*REQUIREMENT:*
Tally the lines in the listing below that contain "with" and report the tally alone.

>> BEGIN MATERIAL SUPPLIED

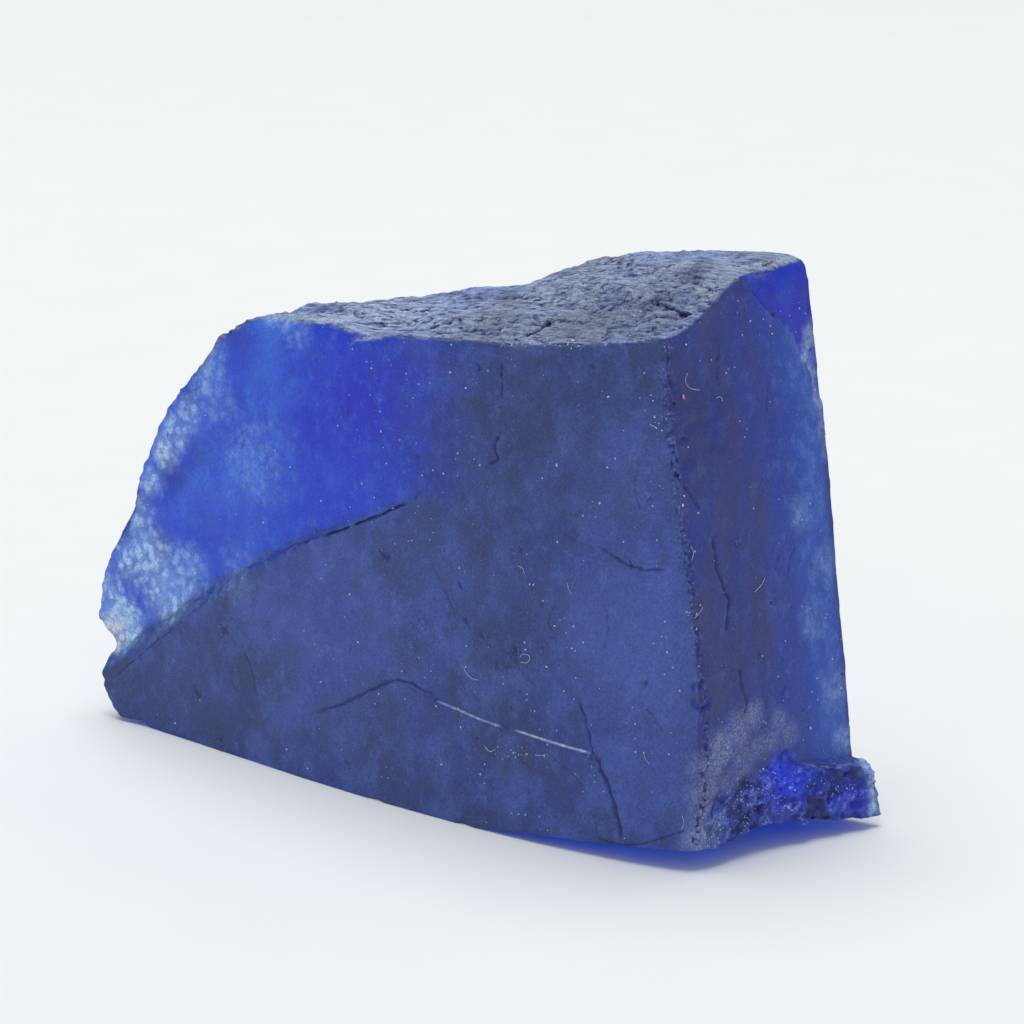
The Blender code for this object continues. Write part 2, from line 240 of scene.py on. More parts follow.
def line_distance(points, line):
    """Distance of each point from a bent line, and the share of the line's length there."""
    best = np.full(len(points), 1e9)
    share = np.zeros(len(points))
    steps = np.linalg.norm(np.diff(line, axis=0), axis=1)
    starts = np.concatenate([[0.0], np.cumsum(steps)])
    for start, end, length, before in zip(line, line[1:], steps, starts):
        run = end - start
        part = np.clip((points - start) @ run / length ** 2, 0.0, 1.0)
        far = np.linalg.norm(points - start - part[:, None] * run, axis=1)
        nearer = far < best
        best[nearer] = far[nearer]
        share[nearer] = (before + part[nearer] * length) / starts[-1]
    return best, share


# ---------------------------------------------------------------- working on a piece

def make_active(piece):
    bpy.ops.object.select_all(action="DESELECT")
    piece.select_set(True)
    bpy.context.view_layer.objects.active = piece


def join(pieces):
    """Join pieces into the first of them."""
    make_active(pieces[0])
    for piece in pieces[1:]:
        piece.select_set(True)
    bpy.ops.object.join()
    return pieces[0]


def add_modifier(piece, kind, **values):
    """Add one modifier and apply it."""
    modifier = piece.modifiers.new(kind.lower(), kind)
    for key, value in values.items():
        setattr(modifier, key, value)
    make_active(piece)
    bpy.ops.object.modifier_apply(modifier=modifier.name)


def read(items, key, width=1):
    """One property of all vertices or faces of a mesh, as an array."""
    values = np.zeros(len(items) * width)
    items.foreach_get(key, values)
    return values.reshape(-1, width) if width > 1 else values


def move_vertices(piece, places):
    """Put a piece's vertices at places, in metres."""
    piece.data.vertices.foreach_set("co", places.ravel())
    piece.data.update()


def refine(piece, chosen):
    """Split each chosen face into four."""
    make_active(piece)
    bpy.ops.object.mode_set(mode="EDIT")
    bpy.ops.mesh.select_mode(type="FACE")
    bpy.ops.mesh.select_all(action="DESELECT")
    mesh = bmesh.from_edit_mesh(piece.data)
    mesh.faces.ensure_lookup_table()
    for index in np.flatnonzero(chosen):
        mesh.faces[int(index)].select_set(True)
    bpy.ops.mesh.subdivide(number_cuts=1)
    bpy.ops.object.mode_set(mode="OBJECT")


def keep_weights(piece, name, weights):
    """Keep weights as a vertex group, for modifiers."""
    group = piece.vertex_groups.new(name=name)
    for index in np.flatnonzero(weights > 0.001):
        group.add([int(index)], float(weights[index]), "REPLACE")


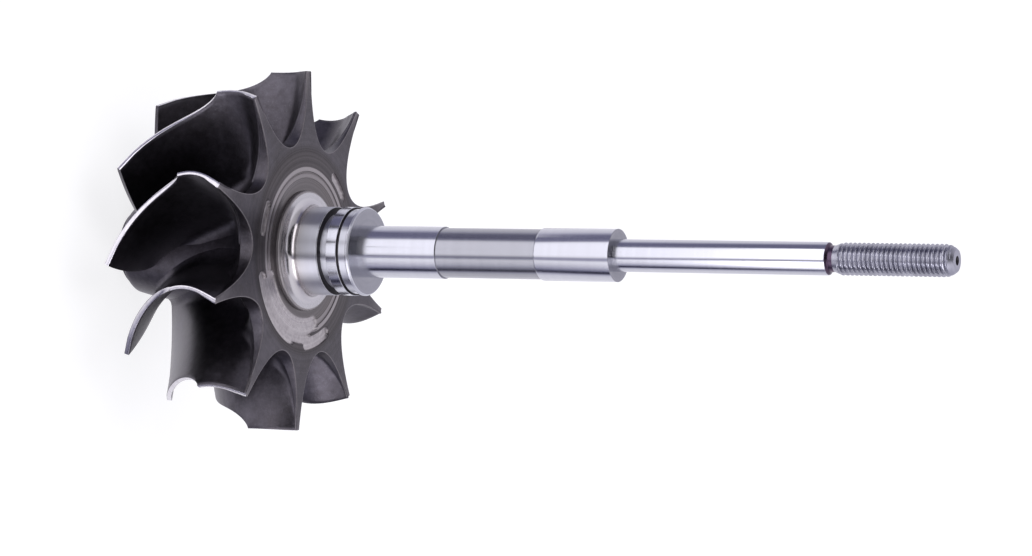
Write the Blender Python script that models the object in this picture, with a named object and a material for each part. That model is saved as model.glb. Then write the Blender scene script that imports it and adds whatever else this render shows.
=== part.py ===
"""Turbine wheel and shaft of an exhaust turbocharger, standing on the nose of the wheel.

The rotor is two real pieces. The wheel is one casting: a hub with a nose, a scalloped back
disc and ten blades. The shaft is one turned steel bar that is welded to the middle of the disc.
Metres, +Z up along the shaft, origin at the middle of the nose's end face. The tip of the
first blade touches the back disc on the +X side.
"""
import math

import bmesh
import bpy

MM = 0.001

# Driving dimensions of the wheel
WHEEL_RADIUS = 36.25 * MM
BLADE_COUNT = 10
BACK_Z = 38.8 * MM
TIP_WIDTH = 9.97 * MM
OUTLET_RADIUS = 31.5 * MM
OUTLET_DEPTH = 27.0 * MM
OUTLET_SLANT = 3.0 * MM
SHROUD_SHAPE = (0.63, 1.48)

# Wrap of the blades about the axis, in degrees
INLET_SWEEP = 4.1
INLET_SWEEP_DEPTH = 7.25 * MM
OUTLET_WRAP = 29.75
OUTLET_WRAP_LINEAR = 0.272
OUTLET_WRAP_POWER = 2.49

# Thickness of the blades
TIP_THICKNESS = 0.8 * MM
ROOT_THICKNESS = 2.2 * MM

# Hub and back disc
HUB_RADIUS = 10.9 * MM
HUB_FLARE_RADIUS = 21.0 * MM
SCALLOP_RADIUS = 21.57 * MM
SCALLOP_OPENING = 7.9 * MM
LOBE_END = 0.15 * MM
DISC_THICKNESS = 2.5 * MM
LOBE_THICKNESS = 0.4 * MM
LOBE_THINNING = 2.5
NOSE_PROFILE = ((7.8, 0.0), (7.8, 0.6), (9.05, 1.5), (9.5, 3.4), (10.2, 7.0))
BACK_PROFILE = ((17.07, 0.7), (15.95, 0.7), (15.85, 0.45), (14.2, 0.5), (13.3, 0.15), (12.5, 0.4))
WHEEL_SEAT = 0.4 * MM

# Balance cuts in the back face: inner radius, outer radius, start and end in degrees
BALANCE_CUTS = (
    (13.6, 16.9, 116.0, 201.5),
    (15.4, 18.8, 105.5, 190.0),
    (17.3, 19.7, 105.5, 168.0),
    (17.5, 20.1, 180.5, 213.0),
    (17.2, 19.0, 60.0, 83.0),
    (17.8, 19.7, -52.5, -32.0),
)
BALANCE_FLOOR = 0.2 * MM

# Driving dimensions of the shaft
WELD_GAP = 0.3 * MM
FLANGE_RADIUS = 12.1 * MM
FLANGE_Z = BACK_Z + 1.45 * MM
SEAL_RADIUS = 8.88 * MM
SEAL_FILLET = 1.7 * MM
SEAL_END_Z = 53.6 * MM
RING_GROOVE = (46.6 * MM, 48.6 * MM, 7.45 * MM)
OIL_GROOVE = (50.9 * MM, 52.95 * MM, 8.5 * MM)
EDGE_CHAMFER = 0.25 * MM
JOURNAL_RADIUS = 5.18 * MM
RELIEF_RADIUS = 4.94 * MM
JOURNAL_ENDS_Z = (70.9 * MM, 92.6 * MM, 108.4 * MM)
STUB_RADIUS = 3.18 * MM
STUB_END_Z = 152.15 * MM
UNDERCUT_RADIUS = 2.54 * MM
UNDERCUT_CONE = 0.45 * MM
THREAD_RADIUS = 3.12 * MM
THREAD_PITCH = 0.907 * MM
THREAD_DEPTH = 0.49 * MM
THREAD_START_Z = 152.75 * MM
THREAD_TURNS = 26
SHAFT_END_Z = 177.5 * MM
SHAFT_END_RADIUS = 2.43 * MM
CENTRE_HOLE_RADIUS = 1.1 * MM
CENTRE_HOLE_DEPTH = 1.9 * MM
SHAFT_SEGMENTS = 24

# Thread profile over one pitch: place along the pitch and depth as a share of the full depth
THREAD_PROFILE = ((0.0, 0.0), (0.4, 1.0), (0.6, 1.0))

PITCH_ANGLE = 2.0 * math.pi / BLADE_COUNT


def clear_scene():
    """Remove whatever the file opened with."""
    for old in list(bpy.data.objects):
        bpy.data.objects.remove(old, do_unlink=True)


def make_material(name, colour, metallic, roughness):
    """One Principled material."""
    material = bpy.data.materials.new(name)
    material.use_nodes = True
    shader = material.node_tree.nodes["Principled BSDF"]
    shader.inputs["Base Color"].default_value = (*colour, 1.0)
    shader.inputs["Metallic"].default_value = metallic
    shader.inputs["Roughness"].default_value = roughness
    return material


def make_object(name, mesh_builder, material):
    """Turn a filled bmesh into a named object with smooth round faces."""
    bmesh.ops.remove_doubles(mesh_builder, verts=mesh_builder.verts, dist=1e-6)
    bmesh.ops.recalc_face_normals(mesh_builder, faces=mesh_builder.faces)
    mesh = bpy.data.meshes.new(name)
    mesh_builder.to_mesh(mesh)
    mesh_builder.free()
    mesh.shade_smooth()
    mesh.set_sharp_from_angle(angle=math.radians(32.0))
    mesh.materials.append(material)
    made = bpy.data.objects.new(name, mesh)
    bpy.context.scene.collection.objects.link(made)
    return made


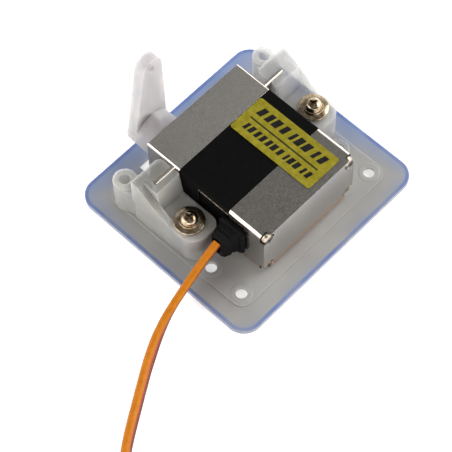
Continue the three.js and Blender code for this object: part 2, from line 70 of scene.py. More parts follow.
PLATE_LOW, PLATE_HIGH = span("hatch_plate")
CASE_LOW, CASE_HIGH = span("bottom_case")
GEAR_LOW, GEAR_HIGH = span("gear_case")
MIDDLE_LOW, MIDDLE_HIGH = span("middle_case")
ARM_LOW, ARM_HIGH = span("servo_arm")
LABEL_LOW, LABEL_HIGH = span("label")
COIL_LOW, COIL_HIGH = span("lead_coil")
SHAFT = joint_place("arm_hinge")

PLATE_HALF = (PLATE_HIGH.x, PLATE_HIGH.y)
PLATE_CORNER = 3.7
SHEET_TOP = 1.0
PAD_HALF = (19.2, 17.1)
PAD_TOP = 1.25
HOLE_X = 16.8
HOLE_ROWS = (-7.1, -14.5)
HOLE_R = 1.05
BOSS_R = 2.5
BOSS_TOP = PLATE_HIGH.z

CASE_HALF = CASE_HIGH.x
CASE_BOTTOM, CASE_TOP = CASE_LOW.z, CASE_HIGH.z
CASE_MID = SHAFT.z
WALL = 0.95
SCREW_X = 10.35
SCREW_DZ = 4.75
PIN_X = joint_place("first_gear_spin").x
MOTOR_X = joint_place("motor_spin").x

BRACKET_CENTRE = 0.5
BRACKET_SCREW_OUT = 16.0
BRACKET_SCREW_Y = -0.8
BRACKET_SEAT = 8.4

WIRE_R = 0.75
COIL_CENTRE = (COIL_LOW + COIL_HIGH) / 2
PLUG_TURN = 0.35
PLUG_FROM_CENTRE = 14.2

# --- mesh tools
PLACE = {
    "x": lambda u, v, w: (w, u, v),
    "y": lambda u, v, w: (u, w, v),
    "z": lambda u, v, w: (u, v, w),
}


def made(vertices, faces):
    """A closed mesh object, linked to the scene, with its faces pointing out."""
    mesh = bpy.data.meshes.new("shape")
    mesh.from_pydata(vertices, [], faces)
    bm = bmesh.new()
    bm.from_mesh(mesh)
    bmesh.ops.recalc_face_normals(bm, faces=bm.faces)
    bm.to_mesh(mesh)
    bm.free()
    shape = bpy.data.objects.new("shape", mesh)
    bpy.context.scene.collection.objects.link(shape)
    return shape


def lofted(rings, closed=False):
    """A solid through rings of equally many points, closed on itself or capped at its ends."""
    sides = len(rings[0])
    count = len(rings)
    faces = []
    for k in range(count if closed else count - 1):
        low, high = k * sides, (k + 1) % count * sides
        faces += [(low + i, low + (i + 1) % sides, high + (i + 1) % sides, high + i) for i in range(sides)]
    if not closed:
        faces += [tuple(range(sides)), tuple(range((count - 1) * sides, count * sides))]
    return made([p for ring in rings for p in ring], faces)


def prism(outline, low, high, axis="z"):
    """An outline drawn out from low to high along an axis; it is in the two other axes, in their order."""
    place = PLACE[axis]
    return lofted([[place(u, v, w) for u, v in outline] for w in (low, high)])


def block(low, high):
    (x0, y0, z0), (x1, y1, z1) = low, high
    return prism([(x0, y0), (x1, y0), (x1, y1), (x0, y1)], z0, z1)


def turned(profile, u, v, axis="z", sides=48, closed=False):
    """A profile of (radius, height) turned about an axis through (u, v)."""
    rings = []
    for radius, height in profile:
        radius = max(radius, 0.001)
        turns = [2 * math.pi * i / sides for i in range(sides)]
        rings.append([PLACE[axis](u + radius * math.cos(a), v + radius * math.sin(a), height) for a in turns])
    return lofted(rings, closed)


def rod(u, v, low, high, radius, axis="z", sides=48):
    return turned([(radius, low), (radius, high)], u, v, axis, sides)


def arc(u, v, radius, start, end, steps=8):
    """Points on an arc, its angles in degrees."""
    angles = [math.radians(start + (end - start) * i / steps) for i in range(steps + 1)]
    return [(u + radius * math.cos(a), v + radius * math.sin(a)) for a in angles]


def rounded(low_u, low_v, high_u, high_v, r, steps=8):
    """A rectangle with round corners."""
    corners = [(high_u - r, low_v + r, -90), (high_u - r, high_v - r, 0), (low_u + r, high_v - r, 90),
               (low_u + r, low_v + r, 180)]
    return [p for u, v, start in corners for p in arc(u, v, r, start, start + 90, steps)]


def settle(body):
    """Applies an object's modifiers."""
    graph = bpy.context.evaluated_depsgraph_get()
    mesh = bpy.data.meshes.new_from_object(body.evaluated_get(graph), preserve_all_data_layers=True,
                                           depsgraph=graph)
    old = body.data
    body.modifiers.clear()
    body.data = mesh
    bpy.data.meshes.remove(old)
    return body


def boolean(body, tools, operation):
    for tool in tools:
        modifier = body.modifiers.new("join", "BOOLEAN")
        modifier.operation = operation
        modifier.solver = "EXACT"
        modifier.object = tool
    settle(body)
    for tool in tools:
        bpy.data.objects.remove(tool)
    return body


def cut(body, *tools):
    return boolean(body, tools, "DIFFERENCE")


def joined(body, *more):
    return boolean(body, more, "UNION")


def together(*shapes):
    """Separate closed shapes as one object."""
    bm = bmesh.new()
    for shape in shapes:
        bm.from_mesh(shape.data)
    for shape in shapes[1:]:
        bpy.data.objects.remove(shape)
    bm.to_mesh(shapes[0].data)
    bm.free()
    return shapes[0]


def cleaned(body):
    """Merges the slivers and flat splits that the joins leave."""
    bm = bmesh.new()
    bm.from_mesh(body.data)
    bmesh.ops.remove_doubles(bm, verts=bm.verts, dist=0.004)
    bmesh.ops.dissolve_degenerate(bm, edges=bm.edges, dist=0.004)
    bmesh.ops.dissolve_limit(bm, angle_limit=math.radians(0.6), verts=bm.verts, edges=bm.edges)
    bm.to_mesh(body.data)
    bm.free()
    return body


def softened(body, width, steps=3, edge_look=-1):
    """Rounds a shape's edges."""
    cleaned(body)
    modifier = body.modifiers.new("round", "BEVEL")
    modifier.width = width
    modifier.segments = steps
    modifier.limit_method = "ANGLE"
    modifier.angle_limit = math.radians(32)
    modifier.miter_outer = "MITER_ARC"
    modifier.material = edge_look
    return settle(body)


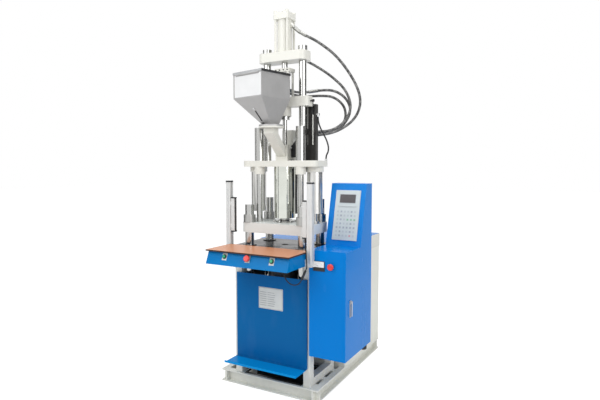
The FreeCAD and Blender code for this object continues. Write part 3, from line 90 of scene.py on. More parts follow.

>> END MATERIAL SUPPLIED

*RESULT OF THE TASK:*
6